In 1964, a parish priest of Menominee, Fr. Thomas L. Dunleavy requested Sisters to staff his school. Thereupon, seven Filipino Sisters were assigned to the St. William Catholic School. Within eight months, grades one through eight got under way. In the time of Fr. Louis Bracket, it was replete with eight grades. Later the Catholic School Board of Education consolidated the Catholic Schools thus becoming Catholic Central North and Catholic Central South Schools.
In 1965, the Sisters moved from the Holy Family Orphanage building to St. John’s Parish, and took up their abode in a house formerly occupied by the Franciscan Sisters. The Novitiate was transferred from the Orphanage to an old convent in Ishpeming for two years.
St. Christopher’s Parish opened a school in 1967 during the pastorate of Father Edmund Szoka – presently cardinal in Rome. In 1979, a kindergarten was added to the system; later on a preschool and a day-care program were also added. The Sisters served in the school system until the school closed in 1987. They continued to serve in the parish as Director of Religious Education, Pastoral Ministry, and Parish Administrator.
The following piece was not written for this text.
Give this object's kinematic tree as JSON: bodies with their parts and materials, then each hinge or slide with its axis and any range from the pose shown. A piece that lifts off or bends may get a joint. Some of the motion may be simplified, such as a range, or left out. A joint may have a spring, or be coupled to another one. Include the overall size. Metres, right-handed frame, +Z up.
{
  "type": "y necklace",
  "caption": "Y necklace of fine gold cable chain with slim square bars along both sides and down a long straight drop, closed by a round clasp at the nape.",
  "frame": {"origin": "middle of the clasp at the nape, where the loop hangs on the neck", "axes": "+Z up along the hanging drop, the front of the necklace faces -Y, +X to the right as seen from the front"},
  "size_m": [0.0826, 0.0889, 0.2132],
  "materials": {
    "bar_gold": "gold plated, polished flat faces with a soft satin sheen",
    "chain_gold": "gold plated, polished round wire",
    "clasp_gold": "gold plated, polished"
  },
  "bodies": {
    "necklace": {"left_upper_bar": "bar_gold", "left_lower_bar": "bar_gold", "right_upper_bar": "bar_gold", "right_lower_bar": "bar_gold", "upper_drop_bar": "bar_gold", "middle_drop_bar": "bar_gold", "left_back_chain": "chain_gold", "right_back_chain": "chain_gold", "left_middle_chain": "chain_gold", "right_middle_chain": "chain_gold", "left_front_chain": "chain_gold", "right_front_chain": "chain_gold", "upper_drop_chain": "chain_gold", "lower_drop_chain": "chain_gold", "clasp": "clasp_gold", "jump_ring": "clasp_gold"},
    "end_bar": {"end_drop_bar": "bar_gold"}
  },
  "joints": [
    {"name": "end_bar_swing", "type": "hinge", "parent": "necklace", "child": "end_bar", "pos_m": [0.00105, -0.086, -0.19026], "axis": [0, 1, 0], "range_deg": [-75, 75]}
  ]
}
The District House and Novitiate on the old Monsignor Pinten Farm, on Country Road 492, was in the process of being built in 1966. The old house occupied by the Sisters of St. John’s Parish was torn down and for eight months they took up residence in the convent of the Sisters of St. Joseph of Carondolet, in St. Michael’s Parish. By 1967, the new District House and Novitiate on Pinten Farm was completely finished. The blessing of the new District House and Novitiate took place on July 14, 1968. Bishop Salatka, then the Bishop of Marquette, officiated at the ceremony and two Council Members of the Congregation came from Rome. Through the years the Sisters have continued to serve the people of God in the Diocese of Marquette: prison visitation, summer religion programs, Live-Ins for young women, Cursillo, Youth Ministry, Adult Education, vocation promotion, helping St. Vincent de Paul and care to the elderly and shut-ins.
In response to the appeal of the United States Bishops to work among the minority populations of our country, the Sisters accepted the invitation of Archbishop James Hickey to teach in a black parish in Washington, D.C. We have continued to serve in the archdiocese of Washington, D.C. as Director of Religious Education, hospital chaplain, and an aid to the parish staff. Once again, the “tranquil daring” so eloquently propounded by our 17 th century founders and so ingrained in every Sisters of St. Paul has borne fruit in this mission.
In 1988, our community assumed sponsorship of the Bishop Noa Home in Escanaba. After 25 years of serving there, we celebrated our 25 th Anniversary in this mission to the Senior Citizens and retired priests of the Diocese. It gave us great joy in 1990 to begin construction on a new 109 bed “Bishop Noa Home” Facility in Escanaba. We moved into our new facility in 1992. Now owned and operated by the Sisters of St. Paul, the facility includes 12 independent apartments. In 1998 we saw the joyous addition of 17 more assisted-living apartments.
Throughout the years our Sisters continued to respond to the needs of Diocese in varying capacities from Parish Ministry to volunteering at St. Vincent de Paul. The call of God and the needs of God’s people continue to invite us to leave all and follow in the footsteps of Jesus, in service to the Kingdom of the Father.